§ Required task
Every line of the material below must be repeated exactly.
====== The data ======
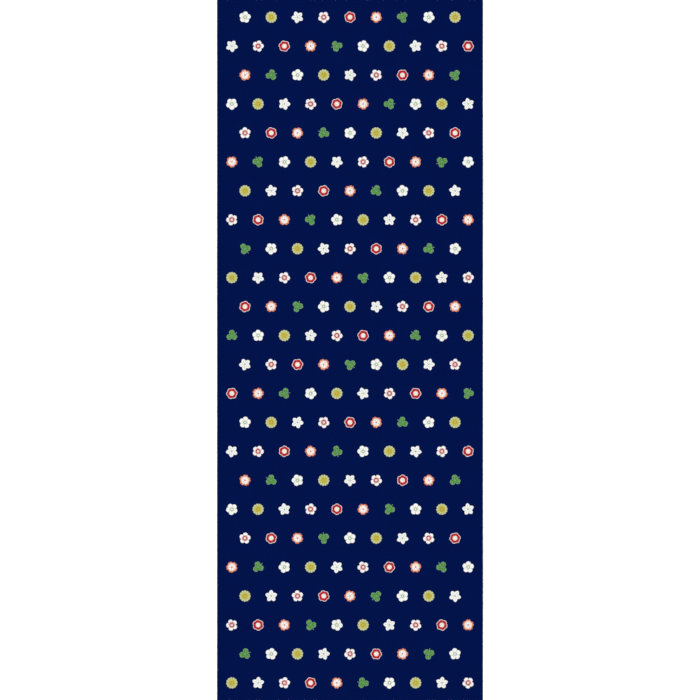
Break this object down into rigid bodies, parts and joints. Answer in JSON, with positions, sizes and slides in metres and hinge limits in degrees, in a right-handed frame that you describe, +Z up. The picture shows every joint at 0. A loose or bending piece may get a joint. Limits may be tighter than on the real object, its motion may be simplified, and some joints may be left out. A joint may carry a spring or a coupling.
{
  "type": "tenugui towel",
  "caption": "Long narrow plain-woven cotton towel lying flat, navy ground with small scattered flower and leaf motifs, selvedges on the long sides and cut ends without hems.",
  "frame": {"origin": "middle of the flat underside, on the surface that the towel lies on", "axes": "+X across the width, +Y along the length, +Z up through the cloth's thickness, printed face up"},
  "size_m": [0.341, 0.9, 0.0018],
  "materials": {
    "dyed_cotton": "matte plain weave, navy ground with small printed motifs in white, red, olive yellow, salmon and green"
  },
  "bodies": {
    "root": {"cloth": "dyed_cotton"}
  },
  "joints": []
}
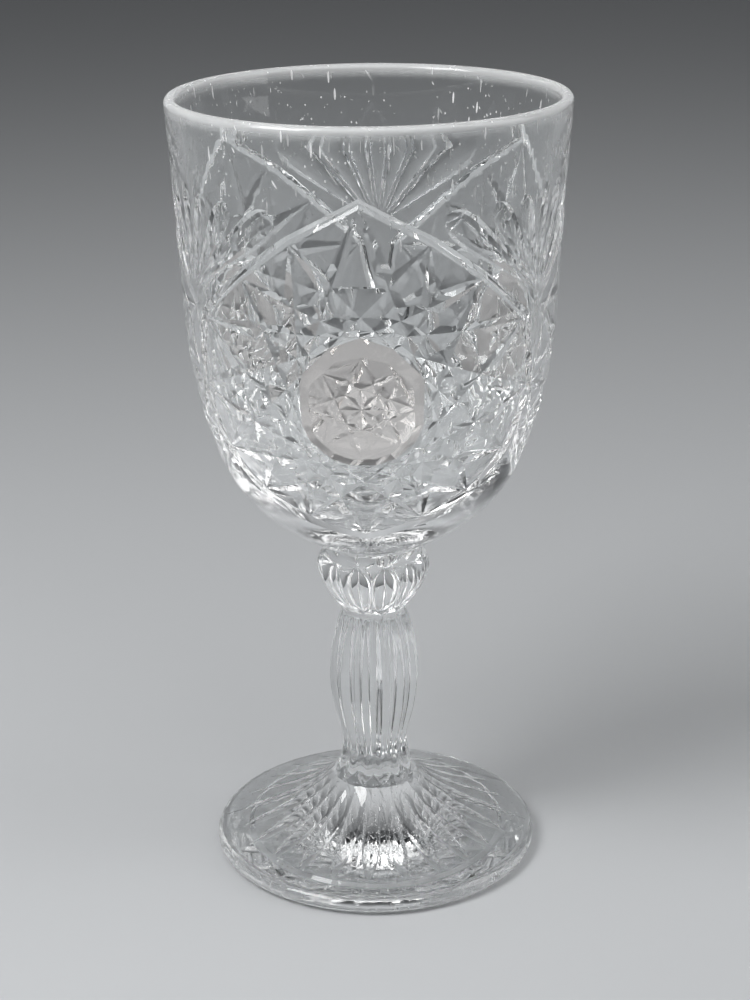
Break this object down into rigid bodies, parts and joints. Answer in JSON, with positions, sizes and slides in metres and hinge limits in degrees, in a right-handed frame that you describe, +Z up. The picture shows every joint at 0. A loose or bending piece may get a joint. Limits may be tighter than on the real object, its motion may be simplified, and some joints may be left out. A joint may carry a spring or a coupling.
{
  "type": "water goblet",
  "caption": "Stemmed drinking glass with a deep bowl pressed with star medallions and fans, a faceted knop, a fluted baluster stem and a round rayed foot.",
  "frame": {"origin": "centre of the foot's underside, on the plane the goblet stands on", "axes": "+Z up along the stem, one of the bowl's star medallions faces -Y"},
  "size_m": [0.0806, 0.0806, 0.165],
  "materials": {
    "clear_glass": "fire-polished, clear"
  },
  "bodies": {
    "root": {"bowl": "clear_glass", "knop": "clear_glass", "stem": "clear_glass", "foot": "clear_glass"}
  },
  "joints": []
}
======
§ The completed task
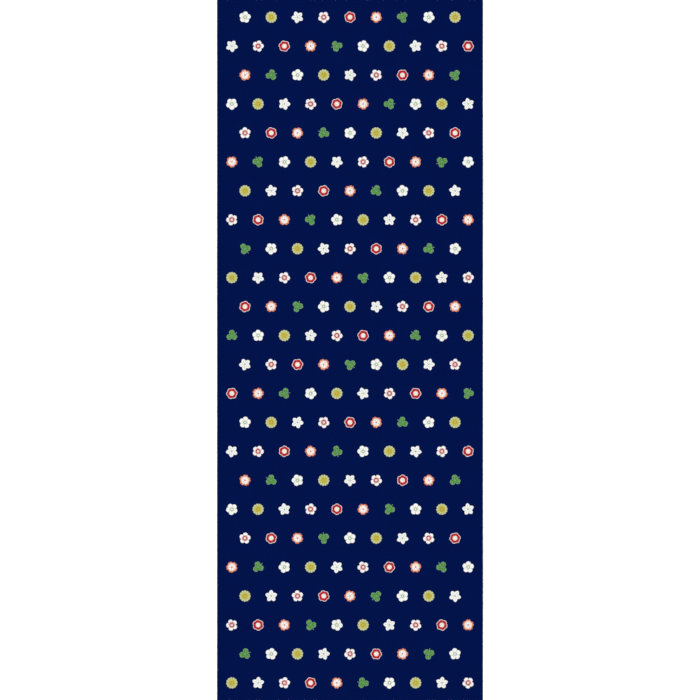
Break this object down into rigid bodies, parts and joints. Answer in JSON, with positions, sizes and slides in metres and hinge limits in degrees, in a right-handed frame that you describe, +Z up. The picture shows every joint at 0. A loose or bending piece may get a joint. Limits may be tighter than on the real object, its motion may be simplified, and some joints may be left out. A joint may carry a spring or a coupling.
{
  "type": "tenugui towel",
  "caption": "Long narrow plain-woven cotton towel lying flat, navy ground with small scattered flower and leaf motifs, selvedges on the long sides and cut ends without hems.",
  "frame": {"origin": "middle of the flat underside, on the surface that the towel lies on", "axes": "+X across the width, +Y along the length, +Z up through the cloth's thickness, printed face up"},
  "size_m": [0.341, 0.9, 0.0018],
  "materials": {
    "dyed_cotton": "matte plain weave, navy ground with small printed motifs in white, red, olive yellow, salmon and green"
  },
  "bodies": {
    "root": {"cloth": "dyed_cotton"}
  },
  "joints": []
}
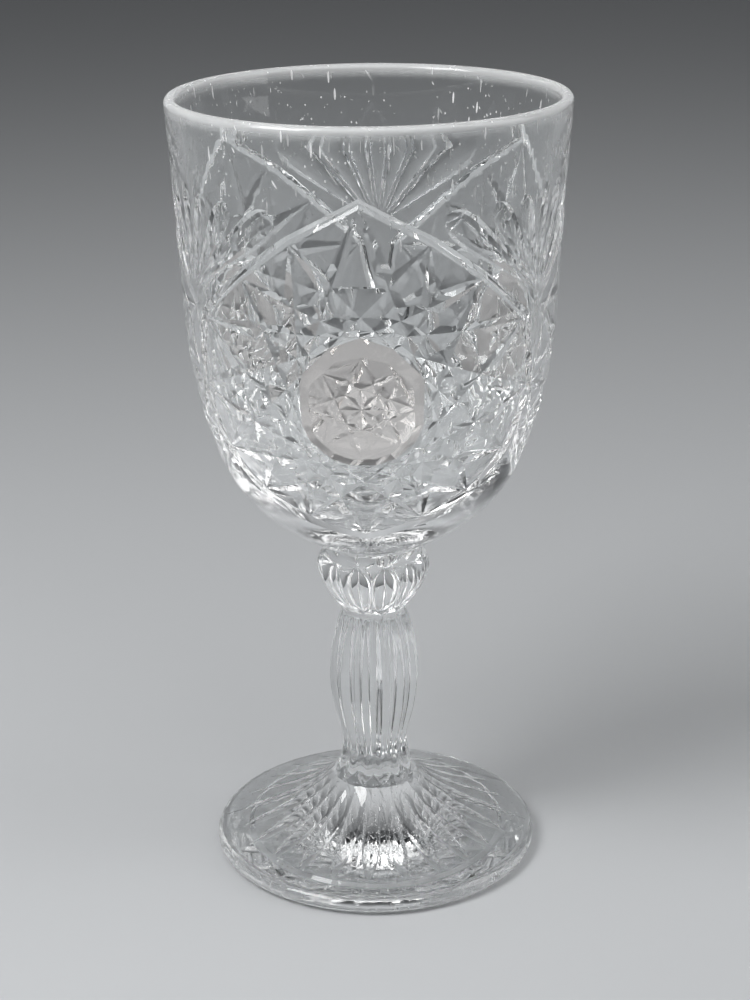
Break this object down into rigid bodies, parts and joints. Answer in JSON, with positions, sizes and slides in metres and hinge limits in degrees, in a right-handed frame that you describe, +Z up. The picture shows every joint at 0. A loose or bending piece may get a joint. Limits may be tighter than on the real object, its motion may be simplified, and some joints may be left out. A joint may carry a spring or a coupling.
{
  "type": "water goblet",
  "caption": "Stemmed drinking glass with a deep bowl pressed with star medallions and fans, a faceted knop, a fluted baluster stem and a round rayed foot.",
  "frame": {"origin": "centre of the foot's underside, on the plane the goblet stands on", "axes": "+Z up along the stem, one of the bowl's star medallions faces -Y"},
  "size_m": [0.0806, 0.0806, 0.165],
  "materials": {
    "clear_glass": "fire-polished, clear"
  },
  "bodies": {
    "root": {"bowl": "clear_glass", "knop": "clear_glass", "stem": "clear_glass", "foot": "clear_glass"}
  },
  "joints": []
}